Posisi Industri Makanan Halal RI di Bawahi Malaysia, Perlu Pacu Ekspor

ANTARA FOTO/Raisan Al Farisi/hp.
Pengusaha busana wanita beralih usaha menjadi pelaku UMKM makanan olahan akibat pandemi COVID-19 di Bandung, Jawa Barat, Senin (8/6). Pelaku usaha ungkap tantangan pasar makanan halal dunia.
Penulis: Ekarina
7/12/2020, 21.17 WIB

Indonesia negara berpenduduk muslim terbesar dunia. Meski demikian, peringkat industri makanan minuman Indonesia di pasar dunia masih kalah dari negara tetangga lain di ASEAN, yakni Malaysia dan Singapura.

Menurut Peringkat Indikator Ekonomi Islam Indonesia (Global Islamic Economy Indicator/GIEI) 2020, industri makanan minuman halal Indonesia berada di urutan ke empat, di bawah Malaysia di peringkat pertama, Singapura kedua dan Uni Emirat Arab (UAE) di peringkat ketiga.

Ketua Gabungan Pengusaha Makanan dan Minuman Indonesia (Gapmmi), Adhi S.Lukman mengatakan, kalahnya peringkat Indonesia tak lain karena faktor pencatatan data. 
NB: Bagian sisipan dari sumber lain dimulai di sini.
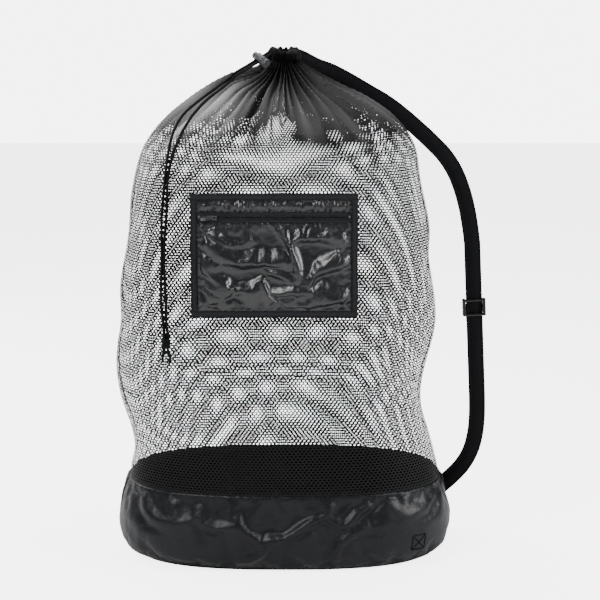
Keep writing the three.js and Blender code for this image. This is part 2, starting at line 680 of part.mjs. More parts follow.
// The pull hangs from a bar through the bail: a bar, two arms beside the bail, and a plate below.
function makePull() {
  const half = pull.width / 2;
  const low = pinMiddle - pull.thickness / 2;
  const armInner = slider.bailHalf + pull.clearance + 0.3;
  const left = bailMiddle - pull.thickness / 2;
  const bar = frontBox(left, left + pull.thickness, zipZ - half, zipZ + half, low, pull.thickness);
  const right = bailMiddle + pull.length;
  const arms = [[armInner, half], [-half, -armInner]].map(([from, to]) =>
    frontBox(left, bailMiddle + pull.armLength, zipZ + from, zipZ + to, low, pull.thickness));
  const plate = frontBox(bailMiddle + pull.plateFrom, right, zipZ - half, zipZ + half, low, pull.thickness);
  return joined(bar, ...arms, plate);
}

add("zip_slider", "metal", makeSlider());
add("zip_pull", "metal", makePull());

// ---- shoulder strap ------------------------------------------------------------------------------------

const toVector = (list) => new THREE.Vector3(...list);

// A place on the strap's back face: across its width, and out towards the front of the bag.
function strapPlace(point, way) {
  const across = way.clone().cross(new THREE.Vector3(0, 1, 0)).normalize();
  return { point, across, out: way.clone().cross(across).normalize(), way };
}

function curvePlaces(lists, steps) {
  const curve = new THREE.CatmullRomCurve3(lists.map(toVector), false, "centripetal");
  const places = [];
  for (let i = 0; i <= steps; i += 1) {
    places.push(strapPlace(curve.getPointAt(i / steps), curve.getTangentAt(i / steps)));
  }
  return places;
}

// The same place moved along the strap and outwards.
function movedPlace(place, along, out) {
  const point = place.point.clone().addScaledVector(place.way, along).addScaledVector(place.out, out);
  return { ...place, point };
}

// Half a turn round a bar, with the band's near face on it: from the out side, by the way side, to the back.
function turnPlaces(place, radius, wayRound) {
  return [90, 54, 18, -18, -54, -90].map(THREE.MathUtils.degToRad).map((turn) => {
    const out = place.way.clone().multiplyScalar(wayRound * Math.cos(turn));
    out.addScaledVector(place.out, Math.sin(turn));
    return { ...place, point: place.point.clone().addScaledVector(out, radius), out };
  });
}

const footPlaces = curvePlaces([strapStraight.bottom, ...strapFoot], 12);
const lastFoot = footPlaces[footPlaces.length - 1];
const ringRadius = ring.bar * Math.SQRT1_2 + ring.clearance;
const upperBar = movedPlace(lastFoot, ring.fromFoot, -ringRadius);
const lowerBar = movedPlace(upperBar, ring.opening + ring.bar, 0);
const ringFrame = placeOn(lastFoot.across, lastFoot.way, lastFoot.out.clone().negate(),
  movedPlace(upperBar, (ring.opening + ring.bar) / 2, 0).point);
const shoulderPlaces = curvePlaces([...strapStart, ...strapShoulder, ...strapSide, strapStraight.top], 26);

add("strap_webbing", "webbing",
  bandGeometry([...shoulderPlaces, ...footPlaces, ...turnPlaces(upperBar, ringRadius, 1)],
    webbing.width, webbing.thickness));

// The adjuster's bars: two in front of the strap and one behind, which holds the strap's returning end.
const straightTop = toVector(strapStraight.top);
const straightWay = toVector(strapStraight.bottom).sub(straightTop).normalize();
const adjusterPoint = straightTop.clone().addScaledVector(straightWay, adjusterAlong);
const adjusterPlace = strapPlace(adjusterPoint, straightWay);
const barRadius = adjuster.bar * Math.SQRT1_2 + ring.clearance;
const centreDepth = layerGap + webbing.thickness + barRadius;
const centreBar = movedPlace(adjusterPlace, 0, -centreDepth);

// The strap's returning layer: from behind the ring up to the adjuster, round its centre bar and a little
// back.
function makeReturnWeb() {
  const places = [movedPlace(upperBar, -gap, -ringRadius - webbing.thickness)];
  footPlaces.slice(1).reverse().forEach((place, i) => {
    const spread = Math.max(0, 1 - (i + 1) / 5) * (2 * ringRadius - layerGap);
    places.push(movedPlace(place, 0, -layerGap - spread - webbing.thickness));
  });
  const straight = strapPlace(footPlaces[0].point, straightWay);
  places.push(movedPlace(straight, 0, -layerGap - webbing.thickness));
  const turned = turnPlaces(centreBar, barRadius, -1);
  const tail = turned[turned.length - 1];
  const tailOut = barRadius * 2 - gap;
  const end = movedPlace(tail, strapTail.far, 0);
  end.point.addScaledVector(centreBar.out, tailOut);
  places.push(...turned, movedPlace(tail, strapTail.near, 0), end);
  return bandGeometry(places, webbing.width, webbing.thickness);
}
add("strap_return_web", "webbing", makeReturnWeb());

// A box in the adjuster's frame: across, along and out, each from low to high.
function adjusterBox(across, along, out) {
  const box = boxGeometry([across[0], along[0], out[0]], [across[1], along[1], out[1]]);
  const back = adjusterPlace.out.clone();
  const up = adjusterPlace.way.clone().negate();
  return box.applyMatrix4(placeOn(adjusterPlace.across, up, back, adjusterPlace.point));
}

function makeAdjuster() {
  const halfWidth = adjuster.width / 2;
  const halfHeight = adjuster.height / 2;
  const opening = webbing.width / 2 + adjuster.clearance;
  const clear = webbing.thickness + adjuster.clearance;
  const front = [clear, clear + adjuster.bar];
  const back = -centreDepth - adjuster.bar / 2;
  const sides = [[-halfWidth, -opening], [opening, halfWidth]].map((across) =>
    adjusterBox(across, [-halfHeight, halfHeight], [back, front[1]]));
  const between = [adjuster.sink - halfWidth, halfWidth - adjuster.sink];
  const bars = [1, -1].map((side) => {
    const along = [side * halfHeight, side * (halfHeight - adjuster.bar)].sort((a, b) => a - b);
    return adjusterBox(between, along, front);
  });
  const centre = adjusterBox(between, [-adjuster.bar / 2, adjuster.bar / 2], [back, back + adjuster.bar]);
  return joined(...sides, ...bars, centre);
}
add("strap_adjuster", "plastic", makeAdjuster());

function makeRing() {
  const halfWidth = webbing.width / 2 + ring.clearance + ring.bar;
  const halfHeight = ring.opening / 2 + ring.bar;
  const outline = roundedRectangle(halfWidth, halfHeight, ring.bar).map(([x, y]) => new THREE.Vector2(x, y));
  const hole = roundedRectangle(halfWidth - ring.bar, ring.opening / 2, 1)
    .map(([x, y]) => new THREE.Vector2(x, y));
  const shape = new THREE.Shape(outline);
  shape.holes.push(new THREE.Path(hole));
  return new THREE.ExtrudeGeometry(shape, { depth: ring.bar, bevelEnabled: false })
    .translate(0, 0, -ring.bar / 2).applyMatrix4(ringFrame);
}
add("strap_ring", "plastic", makeRing());

// The ring's tab: a folded strip round the lower bar, both ends running in to the band it is sewn to.
function makeRingTab() {
  const { across, way, out } = lowerBar;
  const turned = (direction) => direction.clone().applyAxisAngle(across, ringTab.turn);
  const place = { point: lowerBar.point, across, way: turned(way), out: turned(out) };
  const round = turnPlaces(place, ringRadius, -1);
  const ends = [round[0], round[round.length - 1]].map((end) => ({ ...end, point: end.point.clone()
    .addScaledVector(place.way, ringTab.reach) }));
  const strip = bandGeometry([ends[0], ...round, ends[1]], webbing.width, ringTab.thickness);
  return cut(strip, ringShell(bandRows, -gap, 90));
}
add("strap_ring_tab", "webbing", makeRingTab());

// ---- strap anchor on the base --------------------------------------------------------------------------

// The stitched square's middle on the band, and its frame.
function anchorFrame() {
  const right = outlineAt(bandOutline, boxStitch.middleZ)[1];
  const turn = -Math.acos((boxStitch.middleX / right) ** (bodySquareness / 2));
  const out = bagNormal(turn, boxStitch.middleZ);
  const across = new THREE.Vector3(0, 0, 1).cross(out).normalize();
  return placeOn(across, out.clone().cross(across), out, bagPoint(turn, boxStitch.middleZ));
}

// What of a shape, drawn on the band, lies between two depths under its surface.
function onBand(drawing, outerDepth, innerDepth) {
  const shell = solidOf(ringShell(bandRows, outerDepth, innerDepth));
  return geometryOf(solidOf(drawing.applyMatrix4(anchorFrame())).intersect(shell));
}

function makeBoxStitch() {
  const { size, thread } = boxStitch;
  const bar = (length, angle, x, y) =>
    new THREE.BoxGeometry(length, thread, 30).rotateZ(THREE.MathUtils.degToRad(angle)).translate(x, y, 0);
  const half = size / 2;
  const side = size + thread;
  const bars = [
    bar(side, 0, 0, half), bar(side, 0, 0, -half), bar(side, 90, half, 0), bar(side, 90, -half, 0),
  ];
  const diagonal = size * Math.SQRT2;
  return joined(...bars, bar(diagonal, 45, 0, 0), bar(diagonal, -45, 0, 0));
}
const stitchDepth = -gap - boxStitch.proud;
add("box_x_stitch", "thread", onBand(makeBoxStitch(), stitchDepth, -gap));
const patch = new THREE.BoxGeometry(anchorPatch.size, anchorPatch.size, 30);
add("strap_anchor_patch", "webbing", onBand(patch, tapeDepth, tapeDepth + anchorPatch.thickness));

export default bag;
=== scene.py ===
import bpy
import bmesh
import math
import numpy as np
from mathutils import Matrix, Vector, noise
from mathutils.bvhtree import BVHTree


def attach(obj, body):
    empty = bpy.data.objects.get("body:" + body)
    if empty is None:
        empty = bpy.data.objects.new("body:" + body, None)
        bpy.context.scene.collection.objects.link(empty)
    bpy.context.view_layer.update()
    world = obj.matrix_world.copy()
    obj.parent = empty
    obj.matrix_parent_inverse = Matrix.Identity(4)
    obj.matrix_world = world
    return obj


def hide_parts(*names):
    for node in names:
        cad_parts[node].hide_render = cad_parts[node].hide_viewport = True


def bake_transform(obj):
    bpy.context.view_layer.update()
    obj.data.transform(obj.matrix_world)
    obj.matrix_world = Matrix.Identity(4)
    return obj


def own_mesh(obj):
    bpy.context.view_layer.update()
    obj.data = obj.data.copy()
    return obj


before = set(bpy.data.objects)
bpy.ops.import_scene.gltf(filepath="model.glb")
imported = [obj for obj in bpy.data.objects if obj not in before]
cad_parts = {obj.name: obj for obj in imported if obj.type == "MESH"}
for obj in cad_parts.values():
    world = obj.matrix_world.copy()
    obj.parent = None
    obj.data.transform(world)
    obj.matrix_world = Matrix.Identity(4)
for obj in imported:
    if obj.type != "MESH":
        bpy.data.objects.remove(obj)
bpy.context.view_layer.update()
print("frame loaded:", len(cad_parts), "nodes")

mm = 0.001

# ---- camera, light and floor ----

view = {
    "target": (0.028, 0.0, 0.458),
    "distance": 3.4,
    "elevation": math.radians(10.8),
    "seenWidth": 1.08,  # metres across the frame at the target
}


def makeCamera():
    camera = bpy.data.cameras.new("viewCamera")
    camera.sensor_width = 36
    camera.lens = camera.sensor_width * view["distance"] / view["seenWidth"]
    holder = bpy.data.objects.new("viewCamera", camera)
    bpy.context.scene.collection.objects.link(holder)
    target = Vector(view["target"])
    away = Vector((0, -math.cos(view["elevation"]), math.sin(view["elevation"])))
    holder.location = target + away * view["distance"]
    holder.rotation_euler = (-away).to_track_quat("-Z", "Y").to_euler()
    bpy.context.scene.camera = holder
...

"Kita baru masuk halal food pada 2020, tapi langsung masuk di 4 besar karena perbaikan manajemen dan pencatatan. Indonesa belum masuk exporting country, sehingga perlu melakukan perbaikan," katanya dalam diskusi virtual yang diselenggarakan MarkPlus Inc, Senin (7/12).

Selain itu, Malaysia menurutnya sangat gencar melakukan branding, mencatat  produk makanan minuman yang diekspor dengan label halal. Sehingga membuat volumenya besar.

Ke depan, jika masalah pendataan ini diperbaiki atau disinkronisasi, kontribusi Indonesia akan lebih tinggi. Namun tak sekedar data, dia juga berharap ada peningkatan ekspor produk makanan minuman Indonesia lantaran potensi pasarnya besar.

Pertumbuhan halal market bakal terus terjadi seiring meningkatnya populasi, produk domestik bruto (GDP), hubungan keagamaan, konektivitas digital hingga ethical consumerism.

Tercatat, lebih dari 1,9 miliar penduduk muslim dunia berbelanja produk makanan halal  pada 2019 senilai US$ 1,17  miliar (sekitar Rp 16,5 triliun), tumbuh 3,1% dibandingkan 2018 yang tercatat US$ 1,13 miliar. Kenaikan rata-rata konsumsi makanan halal pada 2019-2024 diperkirakan mencapai 3,5%.

Sementara itu, lebih dari US$ 200 miliar produk makanan minuman diekspor ke negara Organisasi Kerja Sama Islam (OKI) pada 2019. 

Indonesia juga berpeluang merebut pangsa pasar produk makanan minuman untuk jamaah haji dan umroh di Arab Saudi. Hal ini sebetulnya sudah dilakukan tahun lalu, namun tahun ini tertunda karena tidak ada penyelenggaraan haji akibat pandemi Covid-19.

"Kami dan BPOM sudah berupaya memasok makanan haji berasal dari Indonesia,  kita sudah berhasil dan memenangkan tender, hanya sayangnya tahun ini ibadah haji tak terlaksana. Mudah-mudahan bisa berlanjut di tahun depan," katanya. 

Ketua Badan Penyelelenggara Jaminan Produk Halal (BPJPH), Sukoso, praktik konsep halal di Indonesia dilindungi Undang-Undang, terutama di Pasal 29 terkait masyarakat menjalankan perintah agama dan dilindungi.

Namun demikina, pemerintah dan pelaku usaha masih memiliki pekerjaan rumah untuk memajukan produksi produk halal lokal agar bisa ekspor.

"Jadi halal tidak melulu soal religi. Dan industri halal tidak harus soal produk, tapi sumber daya manusianya juga," ujar Sukoso.

Jepang mulai menerapkan label halal pada beberapa produknya. Namun untuk cek dan sertifikasinya, mereka lebih memilih sumber daya manusia dari negara lain selain Indonesia seperti Malaysia. Ini yang kemudian ia harapkan bisa diikuti juga oleh Indonesia.

Pengusaha lokal seperti UMKM pun menurutnya perlu didorong untuk lebih peduli dengan konsep dan label halal. Sehingga diharapkan industri halal bisa diperbesar dulu secara lokal, baru diperbesar di pasar ekspor.

Mandatory sertifikasi halal wajib diberlakukan pada 2024, dimulai dari segmen makanan dan minuman, dilanjutkan non-F&B seperti farmasi, obat-obatan hingga produk biologi.